Randy’s book makes for both a wonderful read and an important reference. When the information is all in one place it becomes immediately apparent how many highly significant Ferraris did get a Chevrolet transplant. They include two Mille Miglia winners (1951 and 1953), the first place Ferrari from the 1954 Carrera Panamericana and Jim Kimberly’s cut-fendered Ferrari 375 MM that totally dominated the 1954 SCCA racing season. Iconic models such as the 166 MM, 750 Monza, 500 TRC and 250 Testa Rossa all received Chevrolet engines.

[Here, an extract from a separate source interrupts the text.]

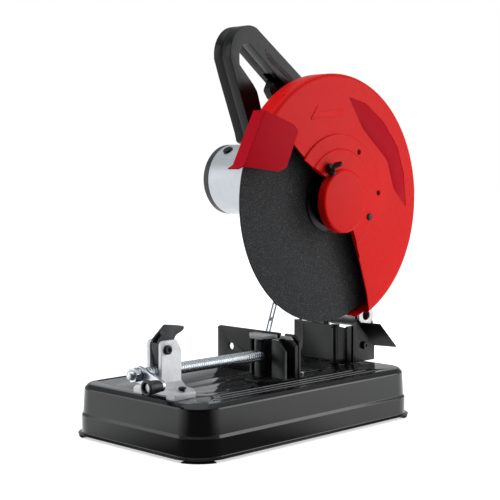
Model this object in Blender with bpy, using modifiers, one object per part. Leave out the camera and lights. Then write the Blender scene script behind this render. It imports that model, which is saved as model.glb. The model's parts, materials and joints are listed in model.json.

One cannot write a review without some petty criticism. The only thing I can find fault with is the several names that are misspelled (Wayne Thomas was actually Wayne Thoms, etc.) and the incorrect designations of a few people’s positions in their descriptions (Warren Olson was not the chief mechanic in Lance Reventlow’s Scarab operation, but the General Manager). At least two captions are mislabeled. One identifies Richard Lyeth’s mechanic as Lyeth himself. In the section on 250 TR 0728, the 1958 Le Mans winner, there is a picture from a period Fuller Brush Catalog taken in front of the factory. It shows a Ferrari sports racer being looked at by Phil Hill and Gaetano Florini, later to become head of the Assistenza Clienti in Modena. The caption identifies it as 0728, but it is actually 0726 before it was converted to a 1959-style body. It is painted with Hill’s winning number from Le Mans earlier that year for this posed shot.
Indexes are fading from the publishing world, but considering some will be using the book as a reference, one would have been preferable. Jody Ellis did a fine job of layout and there is a bibliography. I was not impressed with the front cover artwork, but the back cover shows three cars from the book, including Randy Cook’s. They tell us what the book is about.
Historians often know more about a car than the owner, but Cook’s book, shows that Packard’s 1901 slogan, “Ask the Man Who Owns One” is often the best source of information. Randy has owned a Chevrolet-powered Ferrari Pinin Farina Coupe for many years. He has now written a book on his car’s brethren that does a great service for the Ferrari community and beyond.